【ばぁばの愛称で親しまれた料理研究家】鈴木登紀子さん
NHKの「きょうの料理」で40年以上に渡って活躍された料理研究家の鈴木登紀子さんが、
2020年12月28日に96歳でお亡くなりになりました。
ばぁばの愛称で親しまれ、穏やかな口調の中にも厳しい指導をされる姿がとても印象的でした。
目次
46歳から料理研究家として活動
鈴木登紀子さんは、1924年に青森県八戸市で生まれました。
母親のお千代さんは料理上手で、登紀子さんはよく夕食の支度を手伝ったのだそうです。
22歳で結婚し、サラリーマンの夫と3人の子供と暮らす専業主婦でしたが、
46歳の頃に自宅で始めた料理教室をきっかけに、「きょうの料理」に出演し、料理研究家としての活動を始めます。
生き方のお手本は母親のお千代さん
小学校に上がるか上がらないかのころから、母親であるお千代さんにぴったりくっつき、
知恵を絞り、手をかけてあれこれとお膳に並べていくお千代さんの姿をずっと追いかけて育った登紀子さん。
登紀子さんにとって、母親のお千代さんは、お料理はもとより、
何事にも心を添えて丁寧に対処する暮らし方、生き方のお手本であり、原点だったのです。
台所はこの世でいちばん落ち着く居場所
料理研究家として活躍されるようになってからも、ご自身は鈴木家の「主婦」であり、
「台所は、この世でいちばん落ち着く私の居場所であり、主婦である私の聖地」とおっしゃっていました。

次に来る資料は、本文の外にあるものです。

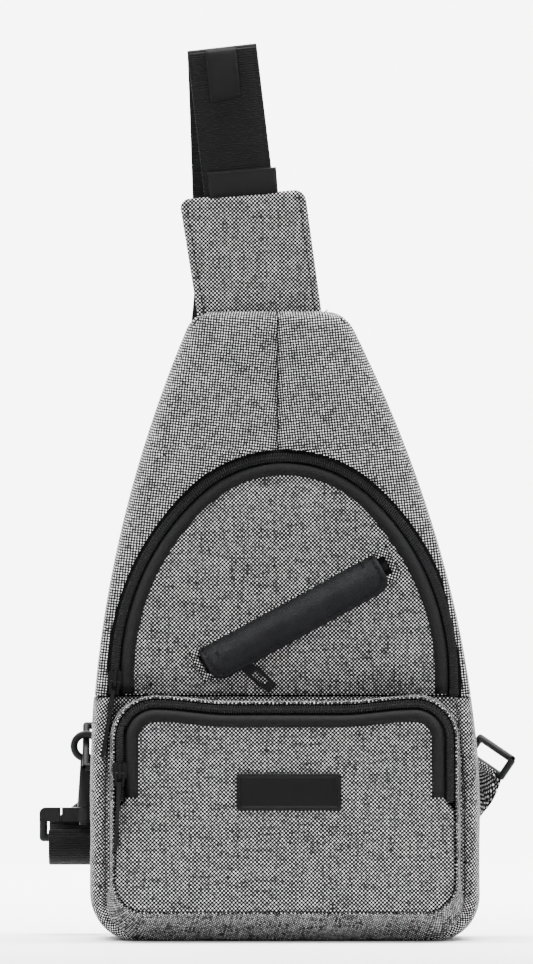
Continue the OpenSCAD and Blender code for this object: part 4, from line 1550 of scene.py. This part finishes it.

そんな台所で、家族の食事を作り、お料理教室で四季折々の献立を伝えてきた登紀子さん。
深夜にひとり、原稿を書いたり、息抜きに鍋をごしごし磨いたりもしたのだそうです。
食べることは生きること
命は栄養のあるものをバランスよく、おいしく食べることで元気になります。
そしてその「命のもと」は台所で生まれます。
時間がなければ炊きたてご飯におみそ汁、卵焼きとお漬けものだけでもいい。
せめて朝食、あるいは夕食だけでも、お腹がほっとする温かいお膳で、家族で食卓を囲んでほしいと、
登紀子さんは願っていました。
これまでも、肝臓がん、糖尿病、高血圧を患い、心筋梗塞で死にかけたこともあった登紀子さんですが、
お医者さんも驚愕する回復力で生還されてきたのだそうです。
それは、旬の元気な食材をおいしくいただくことに執着した登紀子さんの「食い意地力」の賜物だったのです。
登紀子さんの遺作となった「誰も教えなくなった、料理きほんのき」
2020年11月に「誰も教えなくなった、料理きほんのき」という登紀子さんの本が出版されました。
「慎始敬終(しんしけいしゅう)」という言葉がございます。
始めを慎(つつし)み、終わりを敬(つつし)む。
つまり、物事を最初から最後まで、気も手も抜かずに注意深くやり通すことを申します。
本の冒頭で登紀子さんが書かれていた言葉です。
この本が、登紀子さんの遺作になりましたが、主婦の聖地である台所と、家族のオアシスである食卓に笑顔を運んでほしいと願って書かれた本です。
「誰も教えなくなった、料理きほんのき」
著者:鈴木 登紀子
まとめ
約50年に渡り、料理研究家として活躍された鈴木登紀子さん。
「慎始敬終(しんしけいしゅう)」の言葉のとおり、
物事を最初から最後まで、気も手も抜かずに注意深くやり通された登紀子さんの人生は、
まさに大往生だったのではないでしょうか。